The West African negro is the product of a race corrupted by countless centuries of idleness, debased by ages of ignorance, bloodshed, and superstition, a race in whose midst Slavery has ever been present, and which, less than one hundred years ago, still was subject to the awful atrocities of the over-sea traffic in Slaves. Necessarily the field is one of difficulty; the outcome of ages cannot be reconstructed in a generation or two. The wonder may perhaps rather be, not that so little, but that so much, has already been accomplished. A beginning at least has been made, and magnificent work is being done.

But the task is great. Do not, for instance, the native Secret Societies still exist? Is it certain that their malign influence, their hideous power, are things of the past, that no exciting cause could now re-awaken the old evil? Is the noxious thing in truth slain?

Writing in 1903, Mr. C. Braithwaite Wallis, late Acting District Commissioner Sierra Leone Protectorate, says regarding the Human Alligator and Leopard Societies: "Their objective and their operation were fiendish and devilish even in a land where deviltry flourished practically unchecked. No one, whether of high rank or of low, was safe from their bloody machinations. They struck swiftly, stealthily, and in the dark; and always their blow meant—death . . . In very many directions Great Britain has, through her faithful servants, done splendid and enduring work in Western Africa; and in nothing more than by the placing of a sharp check upon these dreadful practices has she deserved the plaudits of humanity at large. I used the phrase 'placed a check' advisedly. It is generally thought that these societies, and others like them, have been absolutely and finally eradicated. I wish that I were in a position to say that this was a fait accompli. Unfortunately I am afraid that matters are not so well as that. Although their machinations are no longer so openly devised as was the case, say, ten years ago, it is not possible to deny that these odious cults are still existent; as the ghastly details of some crime which, for want of direct evidence for conviction, has to remain unpunished, still occasionally go to show."
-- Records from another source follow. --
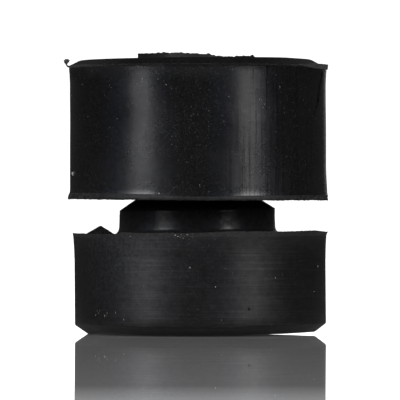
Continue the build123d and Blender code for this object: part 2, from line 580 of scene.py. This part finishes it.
# The flat faces up are dull, and catch more dust
dull = moulded_rubber(
    "dull_moulded_rubber", "#050505", rough=0.6, shine=0.12, scored_shine=0.1,
    squeeze=(1, 1, 1), mark_grain=0.3, mark_depth=0.004, mark_side=(-40, -30),
    dusty=0.2, end_dust=0.05,
)
# The lips were torn off and are pale with dust. The skirt is cleaner, but its dust lies in crumbs. Both are
# paler towards -X and +X with painted sheen.
torn = torn_rubber("torn_rubber", 0.19)
torn_skirt = torn_rubber("torn_skirt_rubber", 0.07, 0.0, 1.6)
for slot, skin in enumerate((glossy, turned, torn, sheltered, dull, torn_skirt)):
    body.material_slots[slot].material = skin

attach(body, "root")
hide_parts("rubber_mount")

# ---------------------------------------------------------------------------
# The recess flash
# A thin fin of rubber that squeezed up round the core pin of the recess. It was torn off by
# hand, so it is tall at -X, low at +X, and its edge is uneven.
# ---------------------------------------------------------------------------
fin_thickness = 0.14
fin_radius = recess_radius + 0.14
fin_root = 0.1
fin_rows = 5
fin_height = 1.0
# Height of the torn edge above the top plate, from -X to +X
torn_edge = [
    (-7, 0.72), (-5, 0.66), (-3.5, 0.7), (-2, 0.68), (-0.9, 0.62), (0, 0.54), (1.4, 0.48), (2.2, 0.3),
    (3.3, 0.23), (4.4, 0.24), (5.4, 0.31), (6.2, 0.28), (6.5, 0.46), (6.75, 0.15), (7.1, 0.1),
]
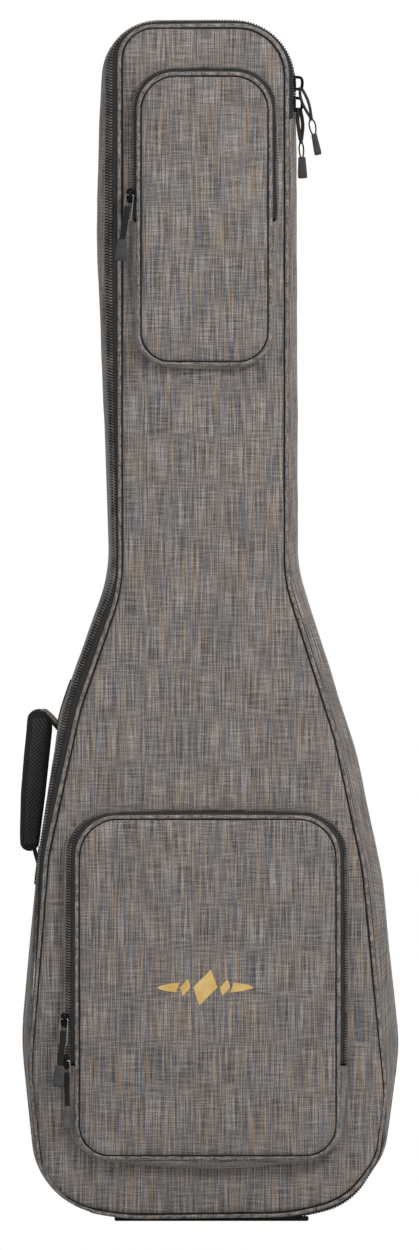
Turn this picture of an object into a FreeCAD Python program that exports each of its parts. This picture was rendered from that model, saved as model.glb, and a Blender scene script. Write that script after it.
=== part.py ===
import FreeCAD, Part
import math
import os
from FreeCAD import Vector

# Padded gig bag for a bass guitar, standing upright. Millimetres, +Z up, front faces -Y.
# The origin is the middle of the flat rest face under the base bumper.

# ---- driving dimensions ----
frontFace = -46.0  # outer face of the front panel
backFace = 46.0  # outer face of the back panel
coverThickness = 1.5
foamThickness = 10.5
liningThickness = 1.0
splitPlane = -32.0  # the main zip closes on this plane, and the lid turns about it
splitGap = 0.4
gussetWall = 7.0
gussetBack = 33.5
pipingWidth = 4.5
bumperHeight = 5.0
hingeTop = (97.5, 1150.0)  # two points of the lid's turning line, as x and z
hingeBottom = (193.5, 184.0)
zipRightEnd = 1141.0  # the main zip stops here on the right of the neck
zipLowEnd = 147.0  # and starts here on the right of the body
parkTop = 1187.0  # the joined teeth under the parked sliders end here

# Corners of the front seam and of the widest outline: x, z and corner radius, clockwise from top left.
seamCorners = [
    (-93, 1229, 33), (75, 1229, 49), (75, 659, 155), (126.5, 497.5, 200),
    (155, 364, 250), (178, 130, 82), (169, 65, 46), (140, 26, 52),
    (90.5, 11.5, 120), (-97, 8.5, 120), (-148, 20, 52), (-175, 50.5, 46),
    (-186.5, 155.5, 100), (-168.5, 376, 200), (-135.5, 527.5, 200), (-93, 650, 165),
    (-93, 1026, 300),
]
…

Where Government and Christianity combined have taken strong hold, doubtless the Societies are now seldom harmful, but the bush is vast and dense, and the arm of the law cannot everywhere stretch with equal promptitude. What but our determination to make an end of the iniquitous and degrading practices of these Societies led to the terrible native rising of 1898-9? Terrible indeed was that outbreak. And yet how little is its story known to the general public. "I will wager a moderate stake," writes Mr. Braithwaite Wallis, "that a very considerable portion of the British Public have never so much as heard, even, of the rising in Sierra Leone and the terrible massacre which followed it. Nevertheless, the latter was the immediate outcome of a widespread plot, hatched with all the diabolical cunning, allied to secrecy, which forms so conspicuous a trait in the character of the indigenous African. Spreading, as it did, almost in a day, over an immense area, this conspiracy showed the nature of the Negro in all his primitive savagery and barbarism, a barbarism which generations of missionary effort towards civilization seem, somehow, to have failed to eradicate, although one must confess that enormous strides in the right direction have been made."

It is of the Hinterland, of course, rather than of the actual colony of Sierra Leone, that Mr. Wallis speaks. Here, he says, is "a land reeking with fetish and superstition, and teeming with dark and bloody secrets. And here it was that in 1898 and part of the year succeeding, a handful of British troops fought grimly to maintain the supremacy of the old Flag . . . Here some of the most atrocious and treacherous murders recorded in history occurred—murders preceded by all the ingenious devices of torture of which the depraved mind of the African bush savage is capable. Black and white, old and young alike, were cut down and butchered in cold blood. Delicate white ladies were first outraged and then brutally done to death. Hundreds of educated Sierra Leoneans, clergymen, missionaries, traders, and even innocent little children were tortured and afterwards hacked literally to pieces, or burnt alive. It was a very carnival of slaughter, engineered by hordes of ruffians in whose veins ran some of the cruellest blood in all wild Africa . . . And ever their rallying cry was 'Death to the White Man.'"

Ten years ago, no farther back, these awful atrocities were perpetrated! And how little already are those dark days remembered by the stay-at-home public of Great Britain! How much indeed of the terrible tale was ever known, save by the few?

We heard much frothy talk some few years back on the subject of so-called Chinese Slavery. Certain persons, cursed with the cacoethes loquendi, persons whose positions cause them to be more or less conspicuous, and lend to them an ill-deserved publicity have "in a fine frenzy" spoken on that question. From time to time also, these persons continue to speak injudicious and misleading words with regard to the supposed wrongs of our Indian brethren, words the disastrous effect of which they do not pause to calculate. All their compassion is lavished on the alien; it is to them apparently a thing not worthy of consideration that their words may incite that alien to crime, even to the crime of assassination. Is there not one of them to dilate on the wrongs of his own countrymen abroad, none whose heart is tender to the sufferings and misfortunes of Britons in parts of the Empire remote and ill-defended? There is room and to spare, Heaven knows, for sympathy with the hapless victims, and with the sorrowing relatives of the victims, of tragedies such as this of Sierra Leone. It were better, surely, to be for ever dumb than by wild talk to run risk of moving the passions which lead to like tragedies. Responsibility for murder is an ill thing to bear. Is not the man who incites to that crime, whether wilfully or through want of thought, as much guilty as is he who commits the crime? In truth,

"It hath the primal eldest curse upon 't, A brother's murder."